Monday, May 29, 2017

Recent Exits: NBIX, VIPS, SLM

Thoughts on three recent exits/position reductions. I would consider buying back at lower prices.

Neurocrine Bioscience (NBIX)

Ingrezza failed its phase 2 trial for Tourette’s syndrome; and the stock dropped from $53.5 to now $46.2.

I came away with a small profit and actually bigger confidence. The results were not good, but the decision procedure was sound – it gave me a shot at high upside while preserving capital. Had the trial results came out good this could have easily been up 30% with long term upside of 100%.

Going into the phase 2 results, NBIX was 8-9% of my total net worth with average cost of ~$47.4. I was sitting on a 13% gain. That gave me the cushion to sit through the event, knowing that a failure would probably result in a small hit to principal. The idea was to be aggressive with profits but conservative with capital. After the bad news came out I quickly cut NBIX down to a immaterial position with average exit price of more than $48, retaining a small profit for the entire trade.

Buying well is truly half the battle. That requires knowing a situation well, anticipating the scenarios, and going big when opportunities present themselves.

The episode also illustrated one of the advantages of individual investors. I highly doubt an institution could have went from 0% position to a 9% position and then down to < 1% position as quickly as I did - and come out unscathed.

The stock is now undervalued, but with no clear catalyst. If NBIX gets to low 40’s I’d strongly consider loading up again.

Vipshop (VIPS)
I exited the position before the company’s latest earnings. I had been accumulating JD and Alibaba and prefer their competitive positions.

Originally I saw Vipshop as a niche strategy (discount retailer), but the more I look at JD and Alibaba, the more I wonder if that’s even a valid category. For example, Vipshop sells excess inventory for brands – a lot of which are typically available after China’s November 11th “singles day”. Now, obviously Alibaba is the king of Single’s Day – so why can’t Alibaba just run some discount/flash sales to get rid of those exact same items, which is already listed on Tmall/Taobao?

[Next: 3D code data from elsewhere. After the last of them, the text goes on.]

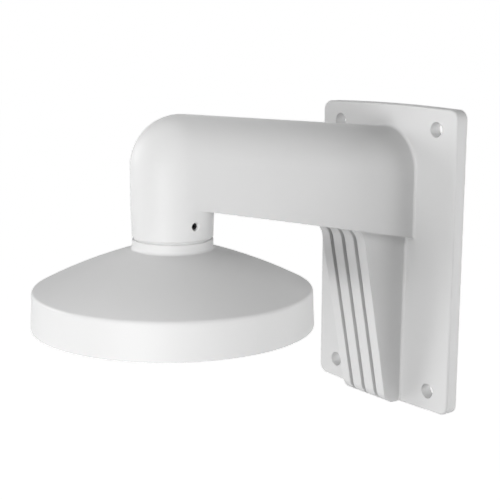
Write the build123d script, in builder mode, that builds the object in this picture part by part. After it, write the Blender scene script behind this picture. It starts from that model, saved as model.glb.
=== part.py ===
from build123d import *
import os
from math import atan, cos, radians, sin, tan

# Wall bracket for a dome camera, in millimetres.
# The wall is the plane Y = 0, the arm reaches out along -Y and Z points up. The origin is the middle of
# the wall bolts, on the wall. Three pieces: the cast arm with its wall plate, the round adapter cap that
# screws up into the arm's neck, and the set screw that locks the cap.

# Wall plate
plate_width = 115.6
plate_height = 182.5
plate_thickness = 7.8
plate_edge_rise = 1.25
plate_corner_radius = 6.0
plate_front_rounding = 1.3
plate_front_wall = 3.5
plate_rim_wall = 4.0
bolt_side_margin = 16.5
bolt_end_margin = 12.85
bolt_hole_diameter = 8.8
bolt_boss_diameter = 19.0
back_rib_thickness = 2.5
back_rib_heights = (52.0, 13.0, -38.0)
bolt_hole_bevel = 0.3

# Arm, elbow and neck
arm_reach = 161.3
neck_radius = 22.15
neck_mouth_radius = 21.6
neck_mouth_z = 26.6
neck_mouth_bevel = 0.8
elbow_centre_z = 63.5
elbow_bend_radius = 5.5
arm_fall_angle = 5.2
arm_root_half_width = 26.1
arm_underside_root_z = 12.9
arm_underside_angle = 11.25
root_fillet = 1.7
casting_wall = 4.0

# Gusset under the arm, with four flat ribs on its front
gusset_top_half_width = 19.6
gusset_foot_half_width = 18.8
gusset_front_depth = 38.1
gusset_front_angle = 11.3
gusset_foot_setback = 0.85
gusset_foot_radius = 9.0
gusset_head_radius = 12.0
gusset_cavity_rounding = 3.0
groove_count = 3
groove_pitch = 10.65
groove_width = 2.7
groove_depth = 4.0
rib_edge_rounding = 0.5

# Adapter cap
nipple_radius = 16.6
nipple_length = 18.0
nipple_bore_radius = 13.0
collar_radius = 21.6
collar_foot_z = 20.75
collar_foot_fillet = 1.5
seam_height = 0.65
seam_depth = 0.9
collar_bevel = 0.35
cone_edge_radius = 74.9
cone_edge_z = -0.85
cone_crown = 1.42
rim_foot_radius = 75.7
rim_foot_z = -20.2
rim_shoulder_radius = 2.3
cap_wall = 3.0
post_circle_radius = 52.0
post_count = 4
post_diameter = 9.0
post_end_z = -14.0
post_hole_diameter = 3.3
post_hole_depth = 12.0
cap_rib_thickness = 2.5
cap_rib_end_z = -6.0
nipple_bevel = 1.0

# Set screw, on the neck's right side
screw_diameter = 4.0
screw_length = 3.0
screw_z = 34.9
screw_hole_bevel = 0.4
screw_point_bevel = 0.6
screw_socket_flats = 2.0
screw_socket_depth = 1.8

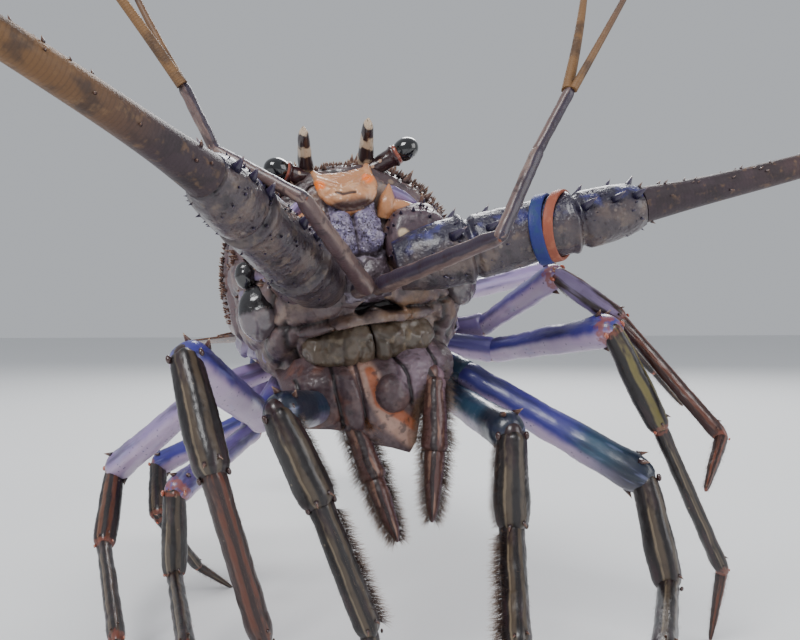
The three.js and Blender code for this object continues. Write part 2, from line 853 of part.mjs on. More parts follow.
// The tail fan: the middle blade and two on each side, lower towards the outside.
const FAN = {
  telson: { angle: 0, start: 0, length: 68, root: 13, wide: 17.5, layer: 3.6 },
  inner: { angle: 20, start: 8, length: 66, root: 6, wide: 16, layer: -0.8 },
  outer: { angle: 40, start: 14, length: 66, root: 6, wide: 17, layer: -5.5 },
};
const BLADE_ROWS = 5;
const BLADE_COLUMNS = 10;

function blade({ angle, start, length, root, wide, layer }, side) {
  const end = JOINTS.at(-1);
  const droopAt = (v) => FAN_DROOP * (1 - 0.75 * v);
  const spineOf = (v) => {
    const place = end.middle.clone();
    for (let s = 0; s < 8; s += 1)
      place.addScaledVector(heading(90, -droopAt((v * (s + 0.5)) / 8)), (v * length) / 8);
    return place;
  };
  const turn = rad(angle) * side;
  const place = (u, v) => {
    const spread = v ** 0.7;
    const half = lerp(root, wide, Math.sin(Math.min(1, v * 1.25) * Math.PI * 0.5));
    const round = Math.sqrt(Math.max(0.12, 1 - Math.max(0, (v - 0.78) / 0.24) ** 2));
    const reach = v * (1 - 0.1 * u * u * v);
    const middle = spineOf(reach * (Math.cos(turn) * 0.9 + 0.1));
    return middle
      .addScaledVector(vec(1, 0, 0), side * start + Math.sin(turn) * length * spread * v ** 0.3)
      .addScaledVector(vec(1, 0, 0), u * half * round * Math.cos(turn))
      .addScaledVector(heading(90, -droopAt(v)), -u * half * round * Math.sin(turn) * 0.6)
      .addScaledVector(heading(90, 90 - droopAt(v)), layer);
  };
  const ribs = (u, v) => {
    const raised = 0.35 * (1 + Math.cos((u * Math.PI * BLADE_COLUMNS) / 2));
    return lerp(2.6, 1.1, v ** 0.6) + raised * Math.min(1, v * 3);
  };
  return leaf(BLADE_COLUMNS, BLADE_ROWS, place, (v) => heading(90, 90 - droopAt(v)), ribs);
}

// Two rubber bands round the left antenna

const BANDS = {
  band_blue: { along: 47.6, width: 4.8, material: BLUE_BAND },
  band_orange: { along: 52.3, width: 3.8, material: ORANGE_BAND },
};
const BAND_THICKNESS = 1.6;

function band({ along, width }) {
  const ring = (offset, extra) => {
    const at = along + offset;
    const [half] = smooth(PEDUNCLE, clamp(at, 0, 80));
    const [across, up] = frameOf(heading(...ANTENNA_POSES.left.peduncle));
    const middle = pedunclePoint("left", 1, at);
    return oval(middle, across, up, half * 0.94 + extra, half + extra, 12);
  };
  const extents = [-width / 2, width / 2];
  const outside = loft(extents.map((offset) => ring(offset, GAP + BAND_THICKNESS)));
  const inside = loft([-width / 2 - 1, width / 2 + 1].map((offset) => ring(offset, GAP)));
  return outside.subtract(inside);
}

// Putting it together

node("carapace", carapace, SHELL);
node("breast", breast, SHELL);
const plate = clearOf(join([headPlate(), ...plateSpines()]), [grownHead]);
node("head_plate", plate, PLATE);

for (const [name, side] of SIDES) {
  const stalk = clearOf(eyestalk(name, side), [grownHead, grownPlate]);
  node("eyestalk_" + name, stalk, HORN);
  node("eye_" + name, clearOf(eyeball(name), [eyestalk(name, side, GAP), grownHead]), EYE);
}

const grownMouth = mandibles(GAP);
const mouthCuts = [grownHead, grownPlate, antennaBase(1, GAP), antennaBase(-1, GAP)];
node("mandibles", clearOf(mandibles(), mouthCuts), MOUTH);

for (const [name, side] of SIDES) {
  const grownBase = antennaBase(side, GAP);
  const firstCuts = [grownHead, grownPlate, eyestalk(name, side, GAP)];
  node("antenna_base_" + name, clearOf(antennaBase(side), firstCuts), ANTENNA);
  const spines = clearOf(join(peduncleSpines(name, side)), [antennule(name, side, GAP)]);
  const arm = clearOf(join([peduncle(name, side), spines]), [
    grownHead,
    grownPlate,
    grownBase,
    antennaBase(-side, GAP),
    grownMouth,
  ]);
  node("antenna_arm_" + name, arm, ANTENNA);
  const inner = clearOf(flagellum(name, side, 0, FLAGELLUM_SPLIT), [peduncle(name, side, GAP)]);
  node("antenna_inner_" + name, inner, ANTENNA);
  const outer = flagellum(name, side, FLAGELLUM_SPLIT, FLAGELLUM_LENGTH);
  node("antenna_outer_" + name, outer, ANTENNA);
}

const grownArms = SIDES.flatMap(([name, side]) => [
  peduncle(name, side, GAP),
  antennaBase(side, GAP),
]);
for (const [name, side] of SIDES) {
  const cuts = [grownHead, grownPlate, ...grownArms];
  if (side < 0) cuts.push(antennule("left", 1, GAP));
  node("antennule_" + name, clearOf(antennule(name, side), cuts), PLATE);
  const lashCuts = [antennule(name, side, GAP)];
  node("antennule_" + name + "_outer", clearOf(lash(name, "outer"), lashCuts), PLATE);
  lashCuts.push(lash(name, "outer", GAP));
  node("antennule_" + name + "_inner", clearOf(lash(name, "inner"), lashCuts), PLATE);
}

const grownFeelers = [];
for (const [name] of SIDES) {
  const made = clearOf(maxilliped(name), [grownTrunk, grownMouth, ...grownFeelers]);
  grownFeelers.push(maxilliped(name, GAP));
  node("maxilliped_" + name, made, LEG_LOWER);
}

for (const [name, side] of SIDES) {
  const taken = [grownTrunk, grownMouth, ...grownFeelers];
  for (let number = 1; number <= 5; number += 1) {
    const leg = name + "_" + number;
    node("leg_upper_" + leg, clearOf(upperLeg(leg, side), taken), LEG_UPPER);
    taken.push(upperLeg(leg, side, GAP));
    const lower = clearOf(lowerLeg(leg, side), [upperLeg(leg, side, GAP)]);
    node("leg_lower_" + leg, lower, LEG_LOWER);
  }
}

DROOPS.forEach((_, index) => {
  const cuts = index === 0 ? [grownTrunk] : [];
  const made = clearOf(join([segment(index), ...segmentFlaps(index)]), cuts);
  node("abdomen_" + (index + 1), made, TAIL);
});

for (const [which, shape] of Object.entries(FAN)) {
  const sides = which === "telson" ? [["", 1]] : SIDES;
  for (const [name, side] of sides) {
    const title = which === "telson" ? "telson" : "uropod_" + which + "_" + name;
    const made = clearOf(blade(shape, side), [segment(DROOPS.length - 1, GAP)]);
    node(title, made, TAIL);
  }
}

for (const [name, size] of Object.entries(BANDS)) node(name, band(size), size.material);

export default lobster;
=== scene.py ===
# A Caribbean spiny lobster as a life-size museum model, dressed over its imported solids.
import math

import bmesh
import bpy
import numpy as np
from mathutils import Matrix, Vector, noise


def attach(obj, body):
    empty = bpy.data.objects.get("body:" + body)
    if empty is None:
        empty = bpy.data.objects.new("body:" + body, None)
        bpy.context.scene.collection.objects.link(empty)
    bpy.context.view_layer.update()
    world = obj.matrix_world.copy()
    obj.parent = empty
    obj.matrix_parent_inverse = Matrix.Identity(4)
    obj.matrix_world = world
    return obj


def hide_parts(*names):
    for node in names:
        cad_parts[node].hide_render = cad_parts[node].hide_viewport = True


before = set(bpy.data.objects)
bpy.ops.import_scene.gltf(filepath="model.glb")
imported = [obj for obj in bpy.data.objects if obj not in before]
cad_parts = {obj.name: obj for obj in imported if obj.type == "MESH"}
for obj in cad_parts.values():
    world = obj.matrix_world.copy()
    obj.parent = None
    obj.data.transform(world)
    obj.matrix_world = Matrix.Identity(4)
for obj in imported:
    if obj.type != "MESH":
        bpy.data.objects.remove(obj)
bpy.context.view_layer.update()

# Driving dimensions, in millimetres, as in the solids

MM = 0.001
CARAPACE = 120.0  # along the back, from between the horns to the rear edge
PLACE = np.array([-49.5, -47.5, 0.0])  # brings the middle of the whole to the origin
HEAD = PLACE + [3.0, 0.0, 183.4]  # the point between the horns
HEAD_UP = 6.0  # degrees that the front of the body is raised
LEAN = 10.0  # degrees that the animal's left side is raised
SIDES = {"left": 1, "right": -1}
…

The other thing I wonder about is the integration of warehouse and inventory systems. Let's say some apparels were listed on and was already in JD’s warehouse. Why not just let JD run its own flash sales? Why bother with moving inventory from JD’s warehouse to Vipshop’s warehouses?

As e-commerce matures and inventories get more integrated into JD or Alibaba affiliates warehouses, whoever list the items originally will also be the best candidate to get rid of that same (now excess) inventory. So is the “online discount retailer” even valid as a separate model?

Another thing that bothers me about Vipshop is its build out in last mile delivery. It seems to me they are aping JD, but with less resources. Logistics in China is becoming a crowded space, and a capital intensive one. Alibaba’s Cainiao allies are mostly publicly listed now, so they will be able to access capital and pour money into logistics. It’s not clear to me how Vipshop has a competitive advantage there.

This is another one where I bought so cheaply that I booked a nice gain. The stock actually looks like it has bottomed, but I'm in no hurry to get back in.

Sallie Mae (SLM)

I cut this down after the stock started dropping. As much as I like the growth prospects, I never felt comfortable with the political risk. SLM would have been a huge beneficiary of Trump's tax cut but it doesn't look like it will happen anytime soon.

Everyday, major news outlets report on America’s "student loan crisis". Read through the comment sections and I get the sense that people think if they can sue the hell out of Sallie Mae, cause it to go bankrupt, then they don’t have to pay back their loans.

Borrowers (a big and growing portion of society nowadays) have incentives to hurt Sallie Mae. That means politicians have great incentives to hurt Sallie Mae. That’s a dangerous place to be for shareholders.